= REQUIREMENT =
Of the lines listed below, return exactly those that run from the line containing "toGeometry(shelfSolid(number)), SHELF_OAK, OILED);" through the line containing "if empty is", both included.

= DATA =
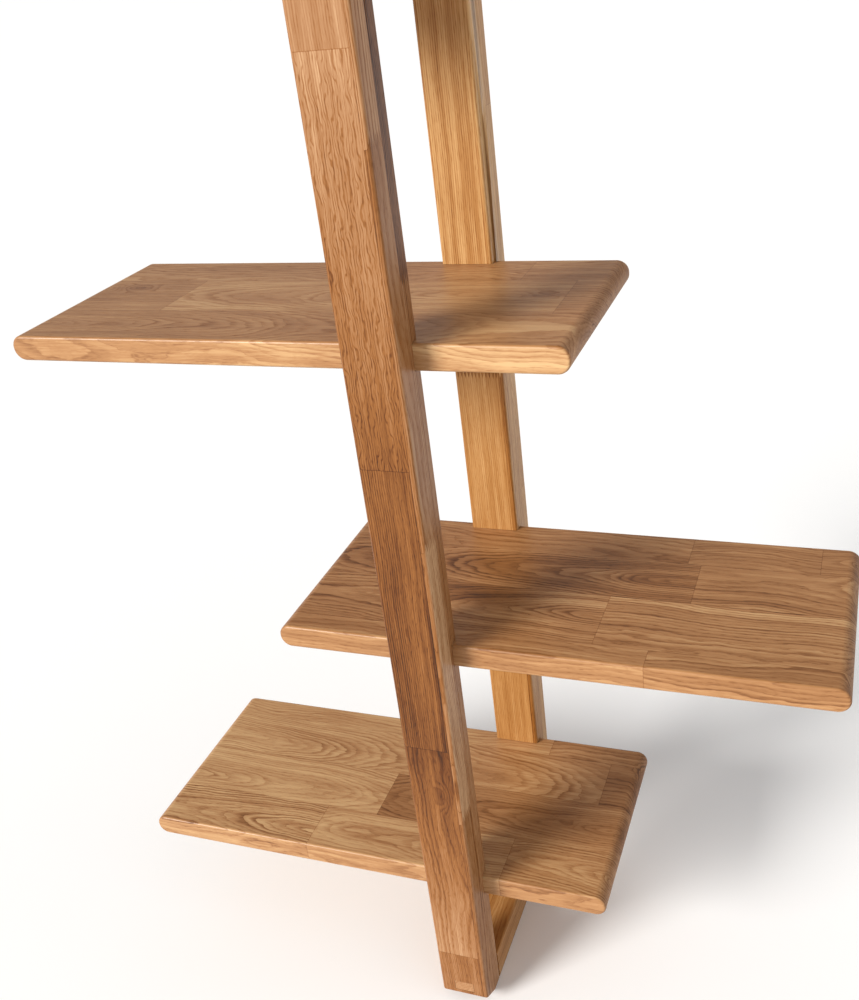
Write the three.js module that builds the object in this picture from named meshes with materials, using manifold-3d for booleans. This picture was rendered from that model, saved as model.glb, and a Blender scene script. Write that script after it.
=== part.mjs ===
// A ladder shelf in solid oak: two upright posts, one behind the other, closed by a bar at the foot
// and a bar at the head, with long shelves let into the posts and set off left and right in turn.
// Millimetres. +X is right, +Y goes back to the wall, +Z is up.
// The origin is on the floor, midway between the posts, in their middle plane.
import * as THREE from 'three';
import { mergeVertices } from 'three/addons/utils/BufferGeometryUtils.js';
import Module from 'manifold-3d';

const wasm = await Module();
wasm.setup();

// Driving dimensions.
const FRAME_HEIGHT = 1370;
const FRAME_DEPTH = 320;
const POST_WIDTH = 58;
const POST_DEPTH = 46;
const BAR_HEIGHT = 42;
const ARRIS = 3;
const TOE_HEIGHT = 16;
const TOE_DEPTH = 26;

const SHELF_LENGTH = 600;
const SHELF_THICKNESS = 27;
const SHELF_END_RADIUS = 13;
const SHELF_OFFSET = 124;
const SHELF_COUNT = 4;
const LOWEST_SHELF_TOP = 188;
const SHELF_PITCH = 333;
const HOUSING_DEPTH = 14;

const DOWEL_DIAMETER = 8;
const DOWEL_LENGTH = 40;
const DOWEL_SPACING = 32;
const DOWEL_IN_POST = 17;
const DOWEL_END_SPACE = 1;

const TENON_WIDTH = 24;
const TENON_THICKNESS = 14;
const TENON_IN_BAR = 40;
const TENON_CENTRE = 29;
const TENON_END_SPACE = 1;

const FIT_GAP = 0.3;
const CUT_MARGIN = 5;
const ROUND_STEPS = 5;
const END_ROUND_STEPS = 12;
const DOWEL_SIDES = 24;

// Places worked out from them.
const CLEAR_DEPTH = FRAME_DEPTH - 2 * POST_DEPTH;
const SHELF_DEPTH = CLEAR_DEPTH + 2 * HOUSING_DEPTH;
const POST_CENTRE_Y = (FRAME_DEPTH - POST_DEPTH) / 2;
const POST_INNER_Y = CLEAR_DEPTH / 2;
const shelfNumbers = Array.from({ length: SHELF_COUNT }, (_, index) => index + 1);
const shelfTop = (number) => LOWEST_SHELF_TOP + (number - 1) * SHELF_PITCH;
const shelfMiddle = (number) => shelfTop(number) - SHELF_THICKNESS / 2;
const shelfCentreX = (number) => (number % 2 === 1 ? -SHELF_OFFSET : SHELF_OFFSET);

// Sides of the frame: -1 is the front, +1 the back. Ends of the frame: the foot and the head.
const SIDES = [{ name: 'front', sign: -1 }, { name: 'back', sign: 1 }];
const ENDS = [{ name: 'foot', level: 0, sign: 1 }, { name: 'head', level: FRAME_HEIGHT, sign: -1 }];
const DOWEL_PLACES = [{ name: 'left', x: -DOWEL_SPACING / 2 }, { name: 'right', x: DOWEL_SPACING / 2 }];

// Solids.
function toSolid(geometry) {
  const bare = geometry.clone();
  bare.deleteAttribute('normal');
  bare.deleteAttribute('uv');
  const merged = mergeVertices(bare, 1e-4);
  return new wasm.Manifold(new wasm.Mesh({
    numProp: 3,
    vertProperties: new Float32Array(merged.attributes.position.array),
    triVerts: new Uint32Array(merged.index.array),
  }));
}

function toGeometry(solid) {
  const mesh = solid.getMesh();
  const geometry = new THREE.BufferGeometry();
  geometry.setAttribute('position', new THREE.BufferAttribute(new Float32Array(mesh.vertProperties), 3));
  geometry.setIndex(new THREE.BufferAttribute(new Uint32Array(mesh.triVerts), 1));
  geometry.computeVertexNormals();
  return geometry;
}

function roundedRectangle(width, height, radius) {
  const shape = new THREE.Shape();
  const x = width / 2 - radius;
  const y = height / 2 - radius;
  shape.absarc(x, y, radius, 0, Math.PI / 2);
  shape.absarc(-x, y, radius, Math.PI / 2, Math.PI);
  shape.absarc(-x, -y, radius, Math.PI, 1.5 * Math.PI);
  shape.absarc(x, -y, radius, 1.5 * Math.PI, 2 * Math.PI);
  return shape;
}

// A bar along Z, centred on the origin.
function bar(width, depth, length, radius, steps) {
  const shape = roundedRectangle(width, depth, radius);
  const geometry = new THREE.ExtrudeGeometry(shape, { depth: length, bevelEnabled: false, curveSegments: steps });
  return geometry.translate(0, 0, -length / 2);
}

function box(width, depth, height, x, y, z) {
  return toSolid(new THREE.BoxGeometry(width, depth, height).translate(x, y, z));
}

function dowelGeometry(diameter, length) {
  return new THREE.CylinderGeometry(diameter / 2, diameter / 2, length, DOWEL_SIDES);
}

// The wedge that takes the sharp corner off the outer lower edge of a post.
function toeWedge(sign) {
  const shape = new THREE.Shape();
  const slope = TOE_HEIGHT / TOE_DEPTH;
  shape.moveTo(-CUT_MARGIN, -CUT_MARGIN);
  shape.lineTo(TOE_DEPTH + CUT_MARGIN, -CUT_MARGIN);
  shape.lineTo(TOE_DEPTH + CUT_MARGIN, -CUT_MARGIN * slope);
  shape.lineTo(-CUT_MARGIN, TOE_HEIGHT + CUT_MARGIN * slope);
  shape.closePath();
  const width = POST_WIDTH + 2 * CUT_MARGIN;
  const geometry = new THREE.ExtrudeGeometry(shape, { depth: width, bevelEnabled: false });
  geometry.translate(0, 0, -width / 2);
  geometry.rotateX(Math.PI / 2);
  geometry.rotateZ(sign * -Math.PI / 2);
  return toSolid(geometry.translate(0, sign * FRAME_DEPTH / 2, 0));
}

// Y of the middle of a dowel, which crosses from the bottom of the housing into the shelf's edge.
function dowelCentreY(sign) {
  const housingBottom = POST_INNER_Y + HOUSING_DEPTH;
  return sign * (housingBottom + DOWEL_IN_POST - DOWEL_LENGTH / 2);
}

function dowelHole(number, sign, x) {
  const diameter = DOWEL_DIAMETER + 2 * FIT_GAP;
  const length = DOWEL_LENGTH + 2 * DOWEL_END_SPACE;
  const hole = dowelGeometry(diameter, length);
  return toSolid(hole.translate(x, dowelCentreY(sign), shelfMiddle(number)));
}

const tenonLength = POST_DEPTH + TENON_IN_BAR;
const tenonCentreY = (sign) => sign * (FRAME_DEPTH - tenonLength) / 2;
const tenonZ = (end) => end.level + end.sign * TENON_CENTRE;

function tenonMortise(sign, end) {
  const width = TENON_WIDTH + 2 * FIT_GAP;
  const height = TENON_THICKNESS + 2 * FIT_GAP;
  const innerY = FRAME_DEPTH / 2 - tenonLength - TENON_END_SPACE;
  const outerY = FRAME_DEPTH / 2 + CUT_MARGIN;
  return box(width, outerY - innerY, height, 0, sign * (innerY + outerY) / 2, tenonZ(end));
}

function postSolid(sign) {
  const blank = bar(POST_WIDTH, POST_DEPTH, FRAME_HEIGHT, ARRIS, ROUND_STEPS);
  let solid = toSolid(blank.translate(0, sign * POST_CENTRE_Y, FRAME_HEIGHT / 2));
  solid = solid.subtract(toeWedge(sign));
  for (const number of shelfNumbers) {
    const depth = HOUSING_DEPTH + FIT_GAP + CUT_MARGIN;
    const y = sign * (POST_INNER_Y - CUT_MARGIN + depth / 2);
    const height = SHELF_THICKNESS + 2 * FIT_GAP;
    solid = solid.subtract(box(POST_WIDTH + 2 * CUT_MARGIN, depth, height, 0, y, shelfMiddle(number)));
    for (const place of DOWEL_PLACES) {
      solid = solid.subtract(dowelHole(number, sign, place.x));
    }
  }
  for (const end of ENDS) {
    solid = solid.subtract(tenonMortise(sign, end));
  }
  return solid;
}

function barSolid(end) {
  const blank = bar(POST_WIDTH, BAR_HEIGHT, CLEAR_DEPTH - 2 * FIT_GAP, ARRIS, ROUND_STEPS);
  blank.rotateX(Math.PI / 2);
  let solid = toSolid(blank.translate(0, 0, end.level + end.sign * BAR_HEIGHT / 2));
  for (const side of SIDES) {
    solid = solid.subtract(tenonMortise(side.sign, end));
  }
  return solid;
}

// The plank is where two bars cross: one carries the round ends, the other the eased long edges.
function shelfSolid(number) {
  const alongDepth = bar(SHELF_LENGTH, SHELF_THICKNESS, SHELF_DEPTH, SHELF_END_RADIUS, END_ROUND_STEPS);
  alongDepth.rotateX(Math.PI / 2);
  const alongLength = bar(SHELF_THICKNESS, SHELF_DEPTH, SHELF_LENGTH, ARRIS, ROUND_STEPS);
  alongLength.rotateY(Math.PI / 2);
  const x = shelfCentreX(number);
  const z = shelfMiddle(number);
  let solid = toSolid(alongDepth.translate(x, 0, z));
  solid = solid.intersect(toSolid(alongLength.translate(x, 0, z)));
  for (const side of SIDES) {
    for (const place of DOWEL_PLACES) {
      solid = solid.subtract(dowelHole(number, side.sign, place.x));
    }
  }
  return solid;
}

// The scene graph.
const ladderShelf = new THREE.Group();

function addPiece(name, geometry, color, roughness) {
  const material = new THREE.MeshStandardMaterial({ color, roughness, metalness: 0 });
  const mesh = new THREE.Mesh(geometry, material);
  mesh.name = name;
  ladderShelf.add(mesh);
  return mesh;
}

const POST_OAK = 0xb9814d;
const SHELF_OAK = 0xc08d58;
const TENON_OAK = 0xc99a68;
const DOWEL_BEECH = 0xd8b48a;
const OILED = 0.5;
const BARE = 0.8;

for (const side of SIDES) {
  addPiece(`${side.name}_post`, toGeometry(postSolid(side.sign)), POST_OAK, OILED);
}

for (const end of ENDS) {
  addPiece(`${end.name}_bar`, toGeometry(barSolid(end)), POST_OAK, OILED);
  for (const side of SIDES) {
    const geometry = new THREE.BoxGeometry(TENON_WIDTH, tenonLength, TENON_THICKNESS);
    const tenon = addPiece(`${end.name}_tenon_${side.name}`, geometry, TENON_OAK, OILED);
    tenon.position.set(0, tenonCentreY(side.sign), tenonZ(end));
  }
}

for (const number of shelfNumbers) {
  addPiece(`shelf_${number}`, toGeometry(shelfSolid(number)), SHELF_OAK, OILED);
  for (const side of SIDES) {
    for (const place of DOWEL_PLACES) {
      const geometry = dowelGeometry(DOWEL_DIAMETER, DOWEL_LENGTH);
      const dowel = addPiece(`dowel_${number}_${side.name}_${place.name}`, geometry, DOWEL_BEECH, BARE);
      dowel.position.set(place.x, dowelCentreY(side.sign), shelfMiddle(number));
    }
  }
}

export default ladderShelf;
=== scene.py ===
"""The looks of a ladder shelf in oiled solid oak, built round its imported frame.

Two uprights stand one behind the other, closed by a rail at the foot and a rail at the head. Planks
are let into both uprights and set off left and right in turn. Every piece is glued up from staves, so
its faces carry the stave they belong to, and one oak shader draws each stave's rings, pores and tone.
"""
import math
import random

import bmesh
import bpy
from mathutils import Euler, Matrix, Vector


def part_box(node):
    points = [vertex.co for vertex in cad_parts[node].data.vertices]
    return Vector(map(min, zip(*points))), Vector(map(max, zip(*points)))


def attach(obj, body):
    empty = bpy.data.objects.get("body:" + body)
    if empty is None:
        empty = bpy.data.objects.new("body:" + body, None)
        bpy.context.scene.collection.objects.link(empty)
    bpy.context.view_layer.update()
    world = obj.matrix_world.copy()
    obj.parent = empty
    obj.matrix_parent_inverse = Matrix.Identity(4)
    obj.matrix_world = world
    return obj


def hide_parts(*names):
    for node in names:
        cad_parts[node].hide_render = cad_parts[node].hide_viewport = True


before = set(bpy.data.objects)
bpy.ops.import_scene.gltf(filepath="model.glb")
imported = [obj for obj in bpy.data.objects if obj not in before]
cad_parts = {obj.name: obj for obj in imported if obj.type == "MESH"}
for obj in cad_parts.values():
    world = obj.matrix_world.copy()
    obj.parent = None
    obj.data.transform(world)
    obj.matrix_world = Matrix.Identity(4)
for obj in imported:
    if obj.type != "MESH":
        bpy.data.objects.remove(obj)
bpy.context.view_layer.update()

MM = 0.001

# Where a stave has no glue line: it runs on to the outside of the piece.
FAR = 9999.0

# Joinery, in millimetres.
ARRIS = 3.0
ARRIS_STEPS = 4
FOOT_EASE = 2.4
FOOT_EASE_STEPS = 3
PLANK_END_RADIUS = 13.0
PLANK_END_STEPS = 12
HOUSING_DEPTH = 14.0
TOE_HEIGHT = 16.0
TOE_DEPTH = 26.0
TENON_EASE = 0.4
TENON_EASE_STEPS = 2
FIT_GAP = 0.3
HOLE_END_SPACE = 1.0
HOLE_SIDES = 24
SHARP_ANGLE = math.radians(40)

PLANKS = (1, 2, 3, 4)

# Levels this near, in millimetres, are one level, and a corner this near a cut, in metres, lies on it.
SAME_PLACE = 0.05
ON_PLANE = 1e-6

# An edge runs along an axis if it is this many times longer that way. Faces this near to flat are merged.
STRAIGHT_RATIO = 50
FLAT_ANGLE = math.radians(1)
FLAT_FACE_WEIGHT = 100

# How a post is glued up: a wide front stave with a narrow strip beside it, and a full-width back stave.
FRONT_LAYER = 26.0
STRIP_WIDTH = 5.5
FINGER_LENGTH = 11.0
FINGER_PITCH = 4.2

# Growth rings: their width and how far the pith lies under the face, in millimetres. Lean is how far the
# pith drops or strays in a millimetre along the fibres, and waver is how far from straight the rings run.
RING_WIDTH = 3.6
FLAT_SAWN_LEAN = 0.12
PITH_UNDER_FACE = 4.0
RIFT_UNDER_FACE = 62.0
UPRIGHT_RIFT_UNDER_FACE = 45.0
QUARTER_UNDER_FACE = 15.0
QUARTER_RING_WIDTH = 2.3
QUARTER_WAVER = 0.3

# Seeds of the random draws: where the rings of a piece's staves lie, and where its noise starts.
LAYOUT_SEEDS = {"shelf_1": 1, "shelf_2": 2, "shelf_3": 3, "shelf_4": 4, "front_post": 45, "back_post": 44}
GRAIN_SEEDS = {
    "shelf_1": 11, "shelf_2": 12, "shelf_3": 13, "shelf_4": 14,
    "front_post": 20, "back_post": 21, "foot_bar": 30, "head_bar": 31,
    "foot_tenon_front": 50, "foot_tenon_back": 51, "head_tenon_front": 52, "head_tenon_back": 53,
}
LARGEST_SEED = 90.0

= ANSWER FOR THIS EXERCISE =
  addPiece(`shelf_${number}`, toGeometry(shelfSolid(number)), SHELF_OAK, OILED);
  for (const side of SIDES) {
    for (const place of DOWEL_PLACES) {
      const geometry = dowelGeometry(DOWEL_DIAMETER, DOWEL_LENGTH);
      const dowel = addPiece(`dowel_${number}_${side.name}_${place.name}`, geometry, DOWEL_BEECH, BARE);
      dowel.position.set(place.x, dowelCentreY(side.sign), shelfMiddle(number));
    }
  }
}

export default ladderShelf;
=== scene.py ===
"""The looks of a ladder shelf in oiled solid oak, built round its imported frame.

Two uprights stand one behind the other, closed by a rail at the foot and a rail at the head. Planks
are let into both uprights and set off left and right in turn. Every piece is glued up from staves, so
its faces carry the stave they belong to, and one oak shader draws each stave's rings, pores and tone.
"""
import math
import random

import bmesh
import bpy
from mathutils import Euler, Matrix, Vector


def part_box(node):
    points = [vertex.co for vertex in cad_parts[node].data.vertices]
    return Vector(map(min, zip(*points))), Vector(map(max, zip(*points)))


def attach(obj, body):
    empty = bpy.data.objects.get("body:" + body)
    if empty is None:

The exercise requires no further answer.